- **WORK REQUIRED**: Write each line out again exactly as written.
%%
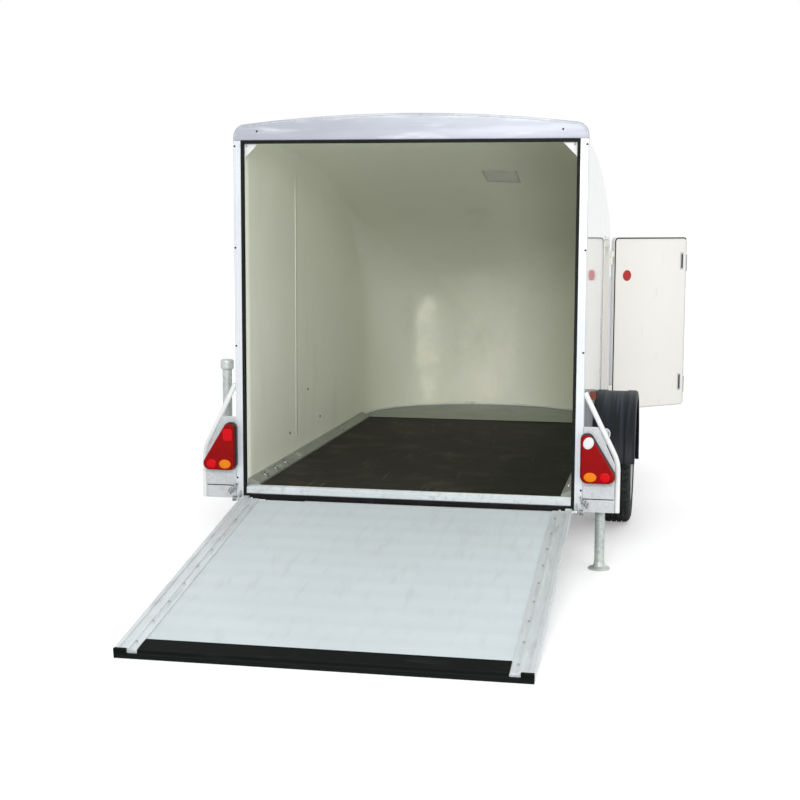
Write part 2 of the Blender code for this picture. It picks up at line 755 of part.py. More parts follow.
def make_floor_rail(side, name):
    """Cant rail between the floor's edge and the foot of a wall, with its lashing rings."""
    wall = side * (HALF_BODY - WALL - GAP)
    toe, ridge = wall - side * RAIL_WIDTH, wall - side * RAIL_FLAT
    outline = [(wall, -FLOOR_THICKNESS), (toe, -FLOOR_THICKNESS), (toe, RAIL_TOE),
               (ridge, RAIL_HEIGHT), (wall, RAIL_HEIGHT)]
    if side > 0:
        outline.reverse()
    start = REAR + SILL_DEPTH + GAP
    rail = plate(outline, along(FLOOR_LENGTH) - start - GAP, 'XZ', start)
    tilt = math.atan2(RAIL_HEIGHT - RAIL_TOE, RAIL_WIDTH - RAIL_FLAT)
    lift = RING_WIRE * RING_LIFT
    middle = (toe + ridge) / 2 - side * lift * math.sin(tilt)
    height = (RAIL_TOE + RAIL_HEIGHT) / 2 + lift * math.cos(tilt)
    for station in RING_STATIONS:
        ring = turned([(RING_RADIUS + RING_WIRE * math.cos(math.radians(a)),
                        RING_WIRE * math.sin(math.radians(a))) for a in range(0, 360, 60)], 12)
        ring.data.transform(Matrix.Translation((middle, along(station), height))
                            @ Matrix.Rotation(-side * tilt, 4, 'Y'))
        rail = fuse(rail, ring)
    keep(rail, f"floor_rail_{name}", ALUMINIUM)


# Chassis

def make_chassis_rail(side, name):
    x = side * MEMBER_SPREAD
    start = along(REAR_MEMBER_STATION) + MEMBER_WIDTH / 2 + GAP
    end = along(FRONT_MEMBER_STATION) - MEMBER_WIDTH / 2 - GAP
    piece = box((x - MEMBER_WIDTH / 2, start, MEMBER_LOW), (x + MEMBER_WIDTH / 2, end, MEMBER_TOP), 0.004)
    keep(piece, f"chassis_rail_{name}", GALVANISED)


def make_cross_members():
    for name, station, half in (("rear_cross_member", REAR_MEMBER_STATION, HALF_BODY),
                                ("front_cross_member", FRONT_MEMBER_STATION, HALF_BODY - WALL)):
        y = along(station)
        piece = box((-half, y - MEMBER_WIDTH / 2, MEMBER_LOW), (half, y + MEMBER_WIDTH / 2, MEMBER_TOP), 0.004)
        keep(piece, name, GALVANISED)


def arm_inner():
    """X of the swing arm's inner face, just outside the shell's wall."""
    return HALF_BODY + GAP


def make_axle():
    half = arm_inner() - GAP
    edge = BEAM_SIZE / 2
    beam = box((-half, BEAM_Y - edge, BEAM_Z - edge), (half, BEAM_Y + edge, BEAM_Z + edge), 0.005)
    keep(beam, "axle_beam", GALVANISED)


def make_swing_arm(side, name):
    """Trailing arm from the beam's end up to the stub axle that carries the wheel."""
    start = side * arm_inner()
    low = min(start, start + side * ARM_THICKNESS)
    beam, hub = Vector((BEAM_Y, BEAM_Z)), Vector((0.0, WHEEL_Z))
    lean = math.degrees(math.atan2(*(beam - hub).yx))
    outline = (arc(beam, ARM_BOSS, lean - 90, lean + 90, 6)
               + arc(hub, ARM_BOSS, lean + 90, lean + 270, 6))
    arm = plate(outline, ARM_THICKNESS, 'YZ', low)
    stub_end = side * (WHEEL_X + STUB_REACH)
    stub = rod((start + side * ARM_THICKNESS / 2, 0.0, WHEEL_Z), (stub_end, 0.0, WHEEL_Z), STUB_RADIUS, 20)
    keep(fuse(arm, stub), f"swing_arm_{name}", GALVANISED)


# Wheels

def tyre_profile():
    half, inner, outer = TYRE_WIDTH / 2, RIM_RADIUS + GAP, TYRE_RADIUS
    upper = [(inner, BEAD_HALF), (inner + BEAD_DEPTH, BEAD_HALF + BEAD_DEPTH),
             ((inner + outer) / 2, half), (outer - TREAD_EDGE, half * 0.94),
             (outer - TREAD_EDGE / 4, half * 0.80), (outer, half * 0.55)]
    return upper + [(r, -z) for r, z in reversed(upper)]


def rim_profile():
    """Barrel, dished disc and hub with its bore, from the outer axis point round to the inner."""
    bore, face = STUB_RADIUS + RUNNING, DISC_SET + DISC_THICKNESS
    corner = BEAD_HALF + 2 * GAP
    flange, lip = corner + RIM_FLANGE, corner + RIM_FLANGE + FLANGE_EDGE
    flange_radius = RIM_RADIUS + RIM_FLANGE
    outside = [(0.0, face + CAP_RISE), (CAP_RADIUS - CAP_EDGE, face + CAP_RISE),
               (CAP_RADIUS, face), (RIDGE_RADIUS - RIDGE_FOOT, face),
               (RIDGE_RADIUS, face + RIDGE_RISE), (DISC_RADIUS, face + CAP_EDGE),
               (RIM_RADIUS - 2 * BARREL_WALL, face + DISC_THICKNESS),
               (RIM_RADIUS - 1.5 * BARREL_WALL, corner - BARREL_WALL / 2),
               (flange_radius - FLANGE_EDGE, lip)]
    seat = [(flange_radius, flange), (RIM_RADIUS, corner), (RIM_RADIUS, -corner),
            (flange_radius, -flange)]
    inside = [(flange_radius - FLANGE_EDGE, -lip), (RIM_RADIUS - BARREL_WALL, -corner),
              (RIM_RADIUS - BARREL_WALL, DISC_SET - BARREL_WALL),
              (RIM_RADIUS - 2 * BARREL_WALL, DISC_SET), (DISC_RADIUS, DISC_SET + CAP_EDGE),
              (RIDGE_RADIUS, DISC_SET + RIDGE_RISE), (RIDGE_RADIUS - RIDGE_FOOT, DISC_SET),
              (HUB_RADIUS, DISC_SET), (HUB_RADIUS, -HUB_DEPTH), (bore, -HUB_DEPTH),
              (bore, HUB_BLIND), (0.0, HUB_BLIND)]
    return outside + seat + inside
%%
- **ANSWER TO THE PROBLEM**:
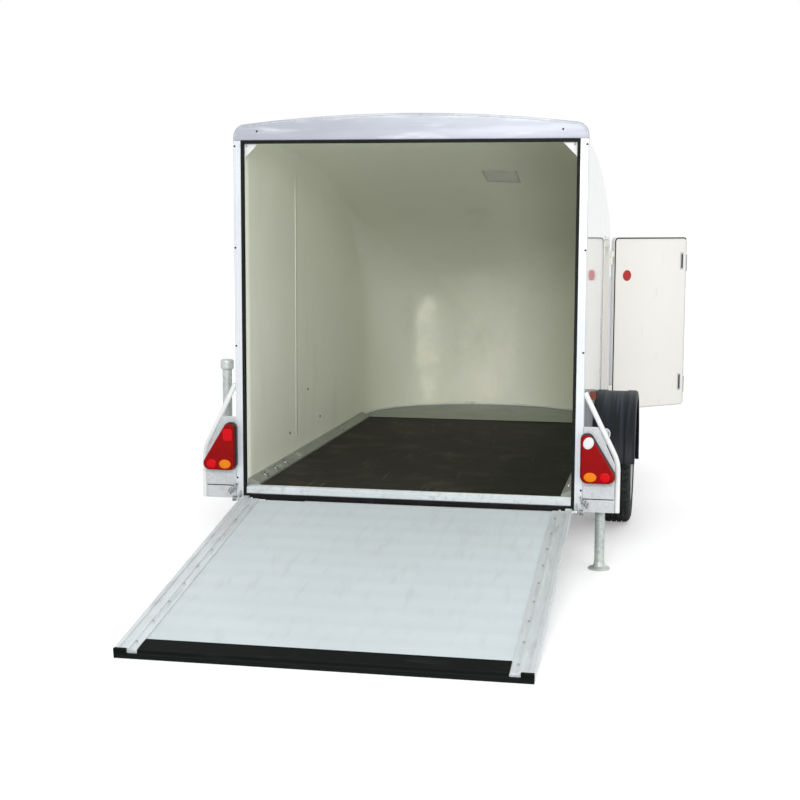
Write part 2 of the Blender code for this picture. It picks up at line 755 of part.py. More parts follow.
def make_floor_rail(side, name):
    """Cant rail between the floor's edge and the foot of a wall, with its lashing rings."""
    wall = side * (HALF_BODY - WALL - GAP)
    toe, ridge = wall - side * RAIL_WIDTH, wall - side * RAIL_FLAT
    outline = [(wall, -FLOOR_THICKNESS), (toe, -FLOOR_THICKNESS), (toe, RAIL_TOE),
               (ridge, RAIL_HEIGHT), (wall, RAIL_HEIGHT)]
    if side > 0:
        outline.reverse()
    start = REAR + SILL_DEPTH + GAP
    rail = plate(outline, along(FLOOR_LENGTH) - start - GAP, 'XZ', start)
    tilt = math.atan2(RAIL_HEIGHT - RAIL_TOE, RAIL_WIDTH - RAIL_FLAT)
    lift = RING_WIRE * RING_LIFT
    middle = (toe + ridge) / 2 - side * lift * math.sin(tilt)
    height = (RAIL_TOE + RAIL_HEIGHT) / 2 + lift * math.cos(tilt)
    for station in RING_STATIONS:
        ring = turned([(RING_RADIUS + RING_WIRE * math.cos(math.radians(a)),
                        RING_WIRE * math.sin(math.radians(a))) for a in range(0, 360, 60)], 12)
        ring.data.transform(Matrix.Translation((middle, along(station), height))
                            @ Matrix.Rotation(-side * tilt, 4, 'Y'))
        rail = fuse(rail, ring)
    keep(rail, f"floor_rail_{name}", ALUMINIUM)


# Chassis

def make_chassis_rail(side, name):
    x = side * MEMBER_SPREAD
    start = along(REAR_MEMBER_STATION) + MEMBER_WIDTH / 2 + GAP
    end = along(FRONT_MEMBER_STATION) - MEMBER_WIDTH / 2 - GAP
    piece = box((x - MEMBER_WIDTH / 2, start, MEMBER_LOW), (x + MEMBER_WIDTH / 2, end, MEMBER_TOP), 0.004)
    keep(piece, f"chassis_rail_{name}", GALVANISED)


def make_cross_members():
    for name, station, half in (("rear_cross_member", REAR_MEMBER_STATION, HALF_BODY),
                                ("front_cross_member", FRONT_MEMBER_STATION, HALF_BODY - WALL)):
        y = along(station)
        piece = box((-half, y - MEMBER_WIDTH / 2, MEMBER_LOW), (half, y + MEMBER_WIDTH / 2, MEMBER_TOP), 0.004)
        keep(piece, name, GALVANISED)


def arm_inner():
    """X of the swing arm's inner face, just outside the shell's wall."""
    return HALF_BODY + GAP


def make_axle():
    half = arm_inner() - GAP
    edge = BEAM_SIZE / 2
    beam = box((-half, BEAM_Y - edge, BEAM_Z - edge), (half, BEAM_Y + edge, BEAM_Z + edge), 0.005)
    keep(beam, "axle_beam", GALVANISED)


def make_swing_arm(side, name):
    """Trailing arm from the beam's end up to the stub axle that carries the wheel."""
    start = side * arm_inner()
    low = min(start, start + side * ARM_THICKNESS)
    beam, hub = Vector((BEAM_Y, BEAM_Z)), Vector((0.0, WHEEL_Z))
    lean = math.degrees(math.atan2(*(beam - hub).yx))
    outline = (arc(beam, ARM_BOSS, lean - 90, lean + 90, 6)
               + arc(hub, ARM_BOSS, lean + 90, lean + 270, 6))
    arm = plate(outline, ARM_THICKNESS, 'YZ', low)
    stub_end = side * (WHEEL_X + STUB_REACH)
    stub = rod((start + side * ARM_THICKNESS / 2, 0.0, WHEEL_Z), (stub_end, 0.0, WHEEL_Z), STUB_RADIUS, 20)
    keep(fuse(arm, stub), f"swing_arm_{name}", GALVANISED)


# Wheels

def tyre_profile():
    half, inner, outer = TYRE_WIDTH / 2, RIM_RADIUS + GAP, TYRE_RADIUS
    upper = [(inner, BEAD_HALF), (inner + BEAD_DEPTH, BEAD_HALF + BEAD_DEPTH),
             ((inner + outer) / 2, half), (outer - TREAD_EDGE, half * 0.94),
             (outer - TREAD_EDGE / 4, half * 0.80), (outer, half * 0.55)]
    return upper + [(r, -z) for r, z in reversed(upper)]


def rim_profile():
    """Barrel, dished disc and hub with its bore, from the outer axis point round to the inner."""
    bore, face = STUB_RADIUS + RUNNING, DISC_SET + DISC_THICKNESS
    corner = BEAD_HALF + 2 * GAP
    flange, lip = corner + RIM_FLANGE, corner + RIM_FLANGE + FLANGE_EDGE
    flange_radius = RIM_RADIUS + RIM_FLANGE
    outside = [(0.0, face + CAP_RISE), (CAP_RADIUS - CAP_EDGE, face + CAP_RISE),
               (CAP_RADIUS, face), (RIDGE_RADIUS - RIDGE_FOOT, face),
               (RIDGE_RADIUS, face + RIDGE_RISE), (DISC_RADIUS, face + CAP_EDGE),
               (RIM_RADIUS - 2 * BARREL_WALL, face + DISC_THICKNESS),
               (RIM_RADIUS - 1.5 * BARREL_WALL, corner - BARREL_WALL / 2),
               (flange_radius - FLANGE_EDGE, lip)]
    seat = [(flange_radius, flange), (RIM_RADIUS, corner), (RIM_RADIUS, -corner),
            (flange_radius, -flange)]
    inside = [(flange_radius - FLANGE_EDGE, -lip), (RIM_RADIUS - BARREL_WALL, -corner),
              (RIM_RADIUS - BARREL_WALL, DISC_SET - BARREL_WALL),
              (RIM_RADIUS - 2 * BARREL_WALL, DISC_SET), (DISC_RADIUS, DISC_SET + CAP_EDGE),
              (RIDGE_RADIUS, DISC_SET + RIDGE_RISE), (RIDGE_RADIUS - RIDGE_FOOT, DISC_SET),
              (HUB_RADIUS, DISC_SET), (HUB_RADIUS, -HUB_DEPTH), (bore, -HUB_DEPTH),
              (bore, HUB_BLIND), (0.0, HUB_BLIND)]
    return outside + seat + inside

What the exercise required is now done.